Archive | February 2026

Loopy, by Hardie Gramatky

Loopy, by Hardie Gramatky

“Little Toot” wasn’t his only children’s character. Two years later Hardie Gramatky wrote and illustrated another story about a child-like airplane (who looks a lot like the red-cheeked tugboat) — called Loopy!. “Loopy is a small airplane,” the first page announces – “the kind that flyers cheerfully call a hedgehopper.” A picture shows the speeding airplane with big round eyes and a smile on its face. It startles the cows and donkeys on the ground as it takes off over the trees. And in one drawing, it even flies over a familiar-looking tugboat in the river!

The funny drawings are filled with broad swatches of colors – something you’d expect from a former Disney animator. But Hardie Gramatky talent had many admirers. Two years ago Andrew Wyeth was asked to make a list of the greatest American artists in watercolors, and he named Edward Hopper, George O’Keefe Winslow Homer….and Hardie Gramatky. One drawing is filled with red – the drawing that warns “One mistake, and the ground feels very hard indeed.” And another illustrates Loopy’s feeling like “something shot out of a Roman candle” by drawing his trail across the sky as a spectacular pink streak. There’s a tight pink circle as the plane dreams of soaring across the sky. One reviewer described many of the book’s colors as “nautical blues and greens and stormy blacks, painted in a dashing off-hand manner.”
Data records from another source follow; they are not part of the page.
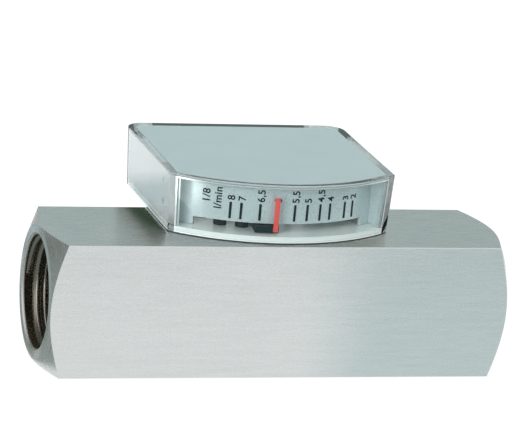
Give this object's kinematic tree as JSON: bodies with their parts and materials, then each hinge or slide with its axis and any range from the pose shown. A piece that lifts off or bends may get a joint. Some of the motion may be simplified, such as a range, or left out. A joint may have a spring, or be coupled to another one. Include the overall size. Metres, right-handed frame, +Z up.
{
  "type": "rotameter",
  "caption": "Inline variable-area flow meter: square steel body threaded at both ends, with a magnetic spring piston and a clear dial case with a red pointer on a curved scale.",
  "frame": {"origin": "centre of the body's bottom face", "axes": "+X along the bore towards the inlet, +Y towards the back of the dial case, +Z up"},
  "size_m": [0.139, 0.0697, 0.058],
  "materials": {
    "body_steel": "brushed along the bar",
    "hardware_steel": "plain turned steel",
    "spring_steel": "drawn wire",
    "brass": "turned",
    "magnet": "sintered magnet, ground",
    "seal_rubber": "matt black",
    "base_metal": "bright rolled",
    "hood_metal": "silver-grey satin",
    "scale_metal": "silver-grey satin, printed black",
    "clear_plastic": "clear moulded",
    "black_screws": "black oxide",
    "lever_black": "moulded black",
    "pointer_red": "red"
  },
  "bodies": {
    "meter_body": {"body": "body_steel", "outlet_snap_ring": "hardware_steel", "inlet_snap_ring": "hardware_steel", "return_spring": "spring_steel", "cone_spider": "hardware_steel", "metering_cone": "hardware_steel", "cone_nut": "hardware_steel", "case_seal": "seal_rubber", "base_plate": "base_metal", "base_screws": "hardware_steel", "front_screws": "black_screws", "clear_cover": "clear_plastic", "cover_screws": "hardware_steel", "hood": "hood_metal", "hood_pillars": "base_metal", "pillar_screws": "hardware_steel", "scale_plate": "scale_metal", "scale_rivets": "hood_metal", "pivot_pin": "hardware_steel", "thrust_washer": "brass", "pivot_clip": "hardware_steel", "stop_pins": "hardware_steel"},
    "piston_group": {"piston": "brass", "ring_magnet": "magnet", "clamp_ring": "brass"},
    "pointer": {"pointer_lever": "lever_black", "pivot_bush": "brass", "pointer_magnet": "magnet", "balance_weight": "brass", "pointer_tip": "pointer_red"}
  },
  "joints": [
    {"name": "piston_slide", "type": "slide", "parent": "meter_body", "child": "piston_group", "axis": [1, 0, 0], "range_m": [-0.01169, 0.02046], "stiffness_N_per_m": 40, "springref_m": 0.024, "deforming": ["return_spring"]},
    {"name": "pointer_swing", "type": "hinge", "parent": "meter_body", "child": "pointer", "pos_m": [0.00095, 0.0335, 0.0418], "axis": [0, 0, 1], "range_deg": [-20, 35]}
  ],
  "couplings": [
    {"joint": "pointer_swing", "follows": "piston_slide", "rad_per_m": 29.851}
  ]
}
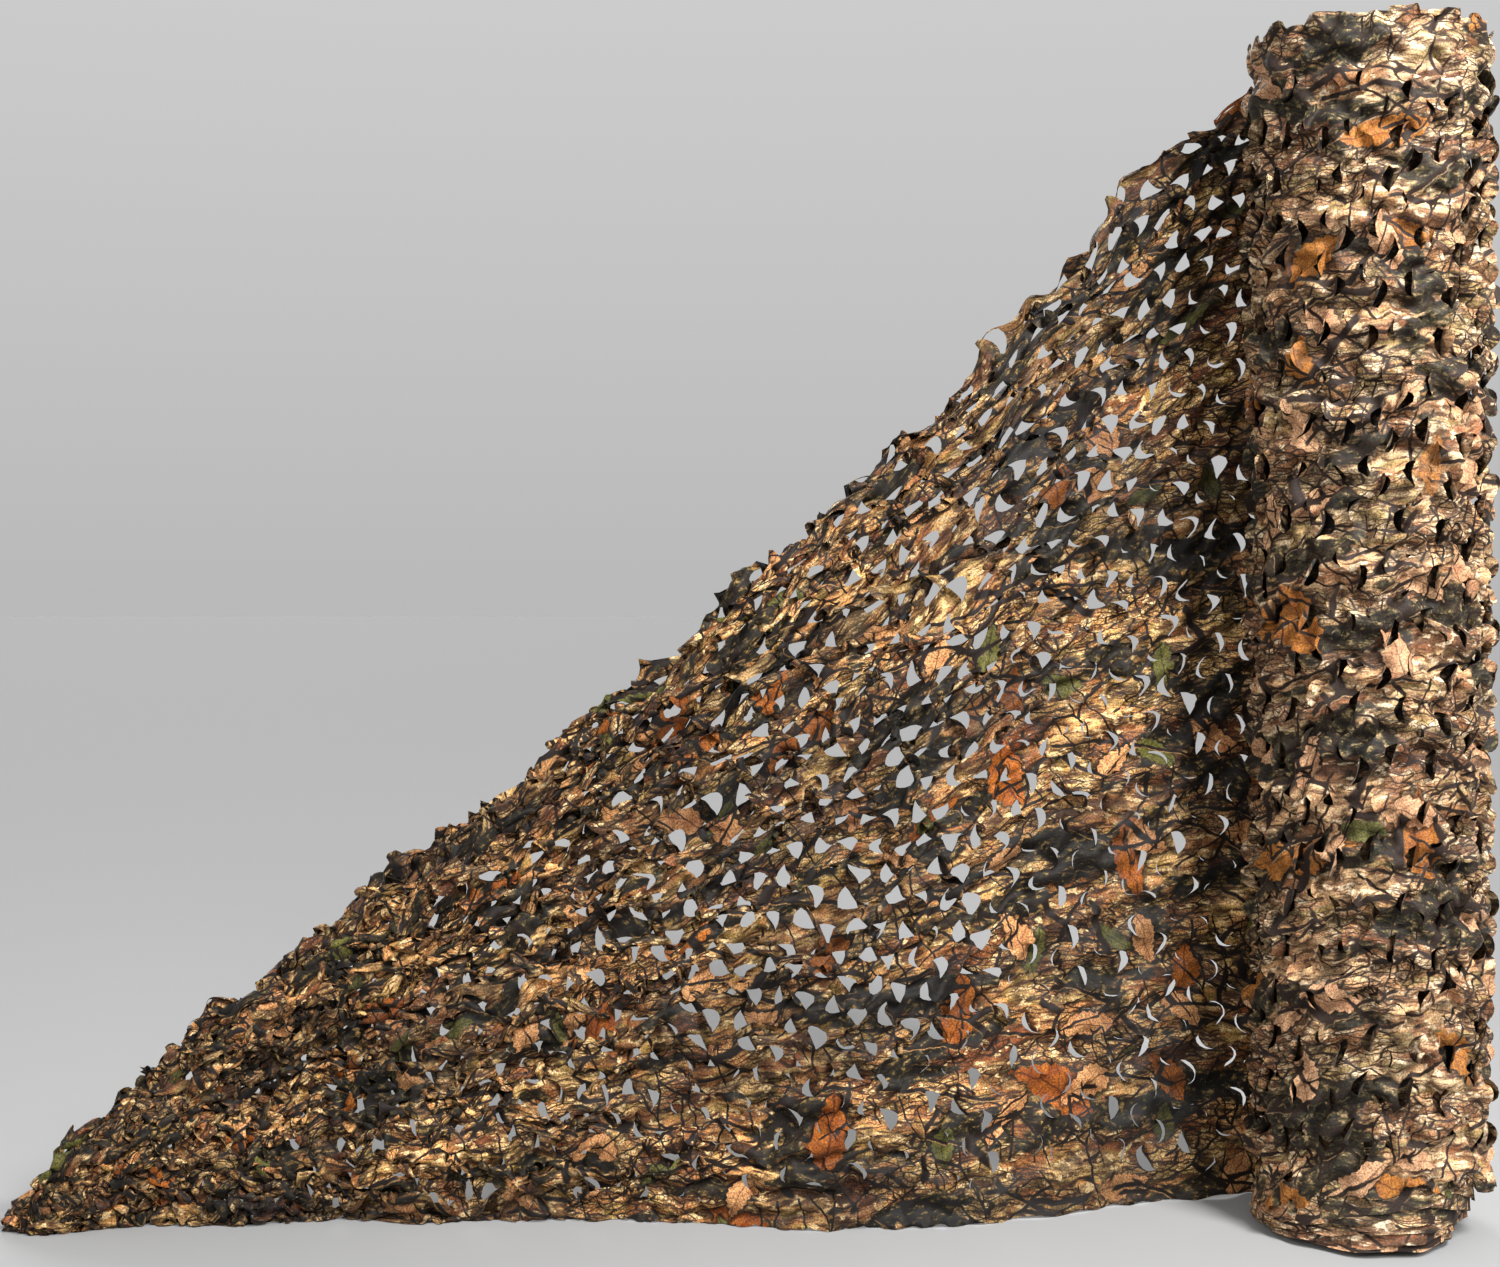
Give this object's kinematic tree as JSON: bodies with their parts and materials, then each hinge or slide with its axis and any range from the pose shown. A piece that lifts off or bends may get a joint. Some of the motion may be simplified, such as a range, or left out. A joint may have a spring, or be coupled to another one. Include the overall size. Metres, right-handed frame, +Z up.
{
  "type": "camouflage net",
  "caption": "Die-cut woodland camouflage netting wound into a roll that stands on end, its loose end drawn out to one side and sinking to a point on the floor.",
  "frame": {"origin": "centre of the roll's flat foot, on the floor", "axes": "+Z up along the roll, -X out along the loose end, -Y to the front"},
  "size_m": [1.873, 0.3025, 1.5],
  "materials": {
    "roll_netting": "matt printed woven polyester with S-shaped cuts, its tongues standing off the winding",
    "loose_netting": "matt printed woven polyester with S-shaped cuts that stand open"
  },
  "bodies": {
    "root": {"net_roll": "roll_netting", "loose_end": "loose_netting"}
  },
  "joints": []
}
Loopy flies student pilots – who sometimes fly him too close to the jets, or once, straight into a clothesline. The plane winces as he bounces along a runway, leading to a lengthy grounding and service by mechanics. What does Loopy want? To fly free across the sky, without a pilot to steer him. He writes “Loop the loop with Loopy” in fancy letters across the sky, and soars speedily in front of a flock of seagull. But instead, a showoff climbs inside the disappointed plane.
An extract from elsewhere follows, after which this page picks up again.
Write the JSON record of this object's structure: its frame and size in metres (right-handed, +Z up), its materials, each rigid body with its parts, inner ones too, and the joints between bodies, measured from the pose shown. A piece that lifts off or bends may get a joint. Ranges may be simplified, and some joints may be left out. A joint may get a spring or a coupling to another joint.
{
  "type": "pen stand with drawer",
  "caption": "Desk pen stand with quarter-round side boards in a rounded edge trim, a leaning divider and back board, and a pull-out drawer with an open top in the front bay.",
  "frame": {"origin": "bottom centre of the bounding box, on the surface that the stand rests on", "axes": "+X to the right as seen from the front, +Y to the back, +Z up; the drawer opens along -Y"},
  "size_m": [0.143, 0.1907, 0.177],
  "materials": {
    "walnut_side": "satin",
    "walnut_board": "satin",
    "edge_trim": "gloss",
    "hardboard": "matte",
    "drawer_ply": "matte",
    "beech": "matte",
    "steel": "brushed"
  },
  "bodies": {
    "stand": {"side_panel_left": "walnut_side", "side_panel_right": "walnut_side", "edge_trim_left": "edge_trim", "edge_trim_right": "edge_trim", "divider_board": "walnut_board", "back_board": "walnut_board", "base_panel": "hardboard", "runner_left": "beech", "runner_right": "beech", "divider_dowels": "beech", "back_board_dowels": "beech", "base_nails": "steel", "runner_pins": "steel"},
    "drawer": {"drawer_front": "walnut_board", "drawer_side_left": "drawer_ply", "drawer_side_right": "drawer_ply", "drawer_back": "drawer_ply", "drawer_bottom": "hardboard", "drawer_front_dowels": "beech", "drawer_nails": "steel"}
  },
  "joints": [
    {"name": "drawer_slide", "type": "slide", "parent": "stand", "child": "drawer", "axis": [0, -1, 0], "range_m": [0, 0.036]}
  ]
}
“The wind blew like a hurricane” as the amateur flies directly into a storm cloud. The lightning flashes in their face. The instrument dials glare like angry faces. And then the pilot abandons Loopy altogether. But the plane realizes this is his moment, and he rises to the challenge. “Loopy’s stubby little fuselage contains a stout heart,” reads the dust jacket. The plane pulls out of a nosedive. He startles an eagle on a hillside. He even flies derisive circles around the parachuting pilot. Loopy beams, and returns to fame – and the skywriting gig that he’s always dreamed of.And a parade of birds follows him home in triumph.